Para este proceso, Cristian y su mamá debían levantarse a las 3:00 de la mañana cada ochos días y viajar a Bogotá en bus. Al llegar a la capital, por las complicaciones motrices de Cristian, debían tomar taxi, lo que les incrementaba los gastos.

Por cerca de dos años la rutina era la misma, hasta que Maritza le comentó a los doctores de la Clínica su travesía y ellos le recomendaron que pidiera el tratamiento para hacerlo en Ubaté y aunque se demoró el trámite, lograron que este procedimiento lo hicieran dentro del municipio y en marzo cumplieron un año, pero por la pandemia no pudieron seguir con esto, ni de manera domiciliara.

Un sistema que no está preparado

Y como si no bastara con luchar con las EPS y el Estado para que Cristian pudiera tener un tratamiento de salud digno, esta familia ubatense también tuvo que enfrentarse a un sistema educativo que discrimina y no logra superar las falencias para enseñar a las personas diversamente hábiles.

Con 18 años Cristian cursó su grado 11 en la jornada sabatina en el Instituto Bolívar de Ubaté, un proceso nada fácil. Pasó por muchos colegios en los que, de acuerdo con su mamá, hasta los profesores lo discriminaban. En algunas ocasiones lo enviaban a la parte de atrás del salón porque no le “rendía” y lo comparaban con otros niños.

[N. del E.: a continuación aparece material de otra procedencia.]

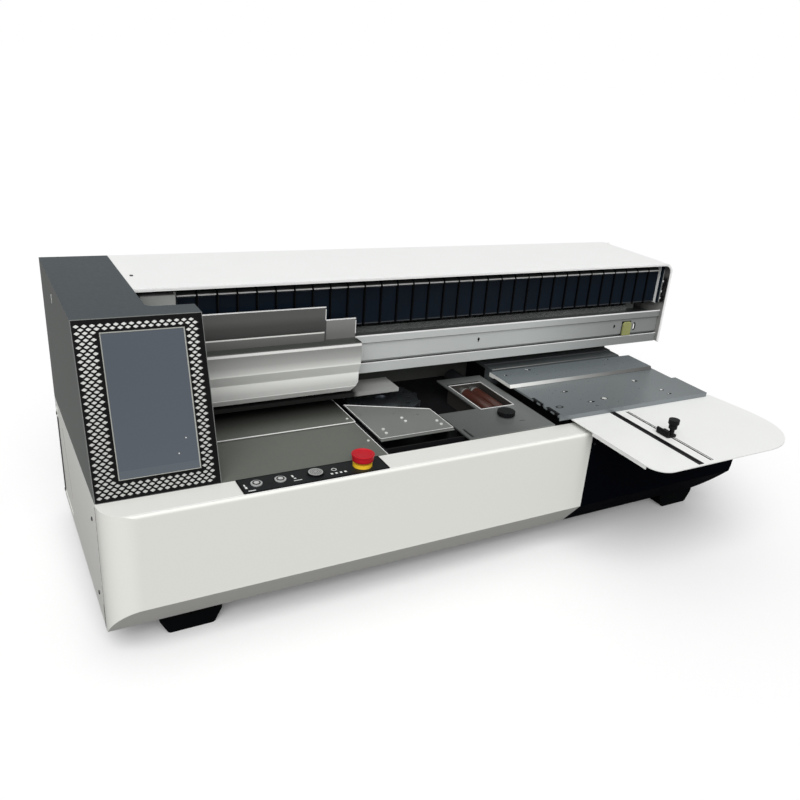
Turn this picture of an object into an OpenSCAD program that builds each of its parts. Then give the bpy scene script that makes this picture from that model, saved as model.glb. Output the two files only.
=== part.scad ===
// Perfect binding machine: a desktop machine that mills, glues and covers a book block.
// Local axes of the values below: x from the left side, y from the front face, z from the floor.
// The finished model is shifted so that its origin is the middle of its footprint, on the floor.

/* [Body] */
// Length of the body, left side to right side
body_l = 1380; // [1340:1:1420]
// Depth of the body, front face to rear panel
body_d = 526; // [515:1:560]
// Height of the front strip and of the decks
deck_h = 273; // [268:1:277]
// Height of the body's underside over the floor
floor_gap = 45; // [30:1:60]
// Wall of the sheet covers
sheet = 2; // [1.5:0.1:2.5]
// Radius of the front cover's upright left corner
corner_r = 50; // [30:1:53]
// Radius of the front cover's upper edge
edge_r = 6; // [2:0.5:10]
// Depth of the sloped lower edge of the front
chamfer_run = 45; // [30:1:50]
// Height of the sloped lower edge of the front
chamfer_rise = 58; // [40:1:80]
// Depth of the flat strip along the front's top
strip_d = 54; // [52:0.5:58]
// Length of the light front cover
cover_l = 920; // [900:1:940]
// Fall of the side panel's top edge towards the back
side_drop = 13; // [0:1:20]
// Depth of the shallow recess in the side panel
recess_d = 0.8; // [0.4:0.1:1.2]
// Running gap between neighbouring covers
seam = 0.4; // [0.2:0.1:0.8]

/* [Right housing] */
// Rise of the dark housing over the decks, below the cover tray
housing_rise = 8; // [6:1:9]
// Drop of the housing's right shoulder below the decks
shoulder_drop = 33; // [23:1:50]
// Distance of the shoulder's step from the right side
shoulder_l = 90; // [80:1:95]
// Radius of the housing's lower right edge
hip_r = 88; // [60:1:88]

/* [Feet] */
// Width of a foot at its top
foot_w = 104; // [80:1:120]
// Depth of a foot
foot_d = 62; // [40:1:80]
// Slope of a foot's outer ends
foot_slope = 14; // [4:1:20]
// Distance of the left feet's middle from the left side
foot_left = 134; // [100:1:150]
// Distance of the right feet's middle from the right side
foot_right = 100; // [98:1:140]
// Distance of a foot's front from the front face
foot_set = 60; // [58:1:80]

/* [Tower] */
// Width of the tower's head
tower_w = 189; // [180:1:188.9]
// Height of the tower and of the hood over the decks
tower_rise = 258; // [254:1:290]
// Setback of the tower's leaning front at its top
tower_lean = 88; // [60:1:100]
// Depth of the tower's head behind the strip
head_d = 133; // [125:1:135]
// Width of the tower's neck behind its head
neck_w = 115; // [105:1:118]
// Radius of the inner corner between head and neck
neck_r = 12; // [4:1:20]

/* [Screen] */
// Width of the touch screen
screen_w = 119; // [90:1:130]
// Distance of the screen from the slope's head
screen_head = 22.6; // [15:0.2:60]
// Distance of the screen from the tower's left side
screen_side = 39; // [20:1:45]
// Distance of the screen from the slope's foot
screen_foot = 31; // [20:1:40]
// How far the screen stands out of the fascia
screen_proud = 1.2; // [0.5:0.1:3]
// Thickness of the screen unit
screen_t = 10; // [6:1:20]
// Thickness of the fascia
fascia_t = 3; // [2:0.5:4]

/* [Hood] */
// Distance of the hood's front from the front face
hood_front = 288; // [286:1:292]
// Distance of the hood's end from the body's right side
hood_inset = 18; // [10:1:20]
// Height of the throat: of the hood's end wall and the beam over the decks
throat_h = 58; // [57:1:60]
// Radius of the hood's upper right edge
hood_r = 26; // [12:1:34]
// Height of the hood's folded front lip
lip_h = 6; // [3:0.5:8]

/* [Guide beam] */
// Distance of the beam's lips from the front face
beam_front = 299; // [297:0.5:301]
// Height of the beam
beam_h = 80; // [79:1:82]
// Depth of the rail's seat below the beam's lip
seat_drop = 12; // [11:1:14]
// Depth of the beam's web behind its lips
web_set = 4; // [2:0.5:5]
// Wall of the beam's chambers
beam_wall = 6; // [4:0.5:8]
// Distance of the beam's left end from the body's left side
beam_left = 20; // [10:1:30]

/* [Rear column] */
// Distance of the column from the front face
column_y = 452; // [452:1:456]
// Gap between the column and the back of the machine
column_gap = 6; // [4:1:8]
// Distance of the column's left end from the left side
column_left = 120; // [117:1:140]
// Distance of the column's right end from the right side
column_right = 40; // [40:1:60]
// Distance of the column's top below the hood's top
column_drop = 26; // [10:1:60]
// Wall of the column
column_wall = 3; // [2:0.5:5]

/* [Rail and carriage] */
// Width of the linear rail
rail_w = 15; // [12:1:20]
// Height of the linear rail
rail_h = 13; // [10:1:14]
// Distance of the rail's middle from the front face
rail_y = 359; // [350:1:360]
// Length of a bearing block
block_l = 60; // [40:1:80]
// Width of a bearing block
block_w = 34; // [28:1:36]
// Height of the carriage plate over the rail
plate_rise = 7; // [6:0.5:9]
// Thickness of the carriage plate
plate_t = 8; // [5:1:8]
// Running gap of the carriage on its rail
slide_gap = 0.3; // [0.2:0.05:0.5]
// Distance of the carriage's left end from the left side
carriage_x = 127; // [120:1:128]

/* [Bellows] */
// Number of folds of the bellows
folds = 32; // [16:1:40]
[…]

Sus dificultades motrices no le permiten escribir más de una página.

Las tareas que le dejaban no hacían diferencia con las que eran asignadas a sus compañeros quienes tenían todas las capacidades físicas, entonces terminaban siendo trabajos para Maritza, su mamá, que le ayudaba a escribir siempre, incluso en las clases que tomaba los sábados.

En medio de la pandemia los problemas aumentaron, cuentan que en una guía el trabajo era enviar un video saltando, algo que Cristian no puede hacer. “Los niños como mi hijo merecen una inclusión de verdad y no a medias o mediocre como la que están dando en Ubaté.”, arguye Maritza mientras invita a los colegios y docentes a que hagan una reflexión sobre su papel en el proceso de inclusión.

De acuerdo con Pilar Muñoz, directora de Educación de Ubaté, se realizó una estadística de los niños que están dentro de los colegios y tienen un diagnóstico que certifica su discapacidad y el resultado muestra que en el municipio hay 280 estudiantes diversamente hábiles de los cuales 200 están colegios públicos y 80 en privados. 

Una nueva alternativa afectada por la pandemia

Desde el 2003 funciona en Ubaté el Centro de Vida Sensorial y desde 2020, de acuerdo con la administración de Jaime Torres, se dotó con algunos equipos y se trasladó de nuevo a la Casa de la Cultura. Allí se prestan servicios con un equipo terapéutico compuesto por una fisioterapeuta, fonoaudióloga y terapeuta ocupacional. Pero, debido a la pandemia, cerró.

Sin embargo, con la reactivación económica del país, este centro también retomó labores y está prestando sus servicios con cita previa y protocolos de bioseguridad. Este lugar, junto a la formulación de la política pública y la iniciativa de ser pioneros en la construcción de un centro de vida sensorial provincial para así tejer alianzas con los municipios de la región, se presentan por parte de la alcaldía como el camino para que jóvenes como Cristian y sus familias tengan un espacio donde el rechazo y la segregación no tenga lugar.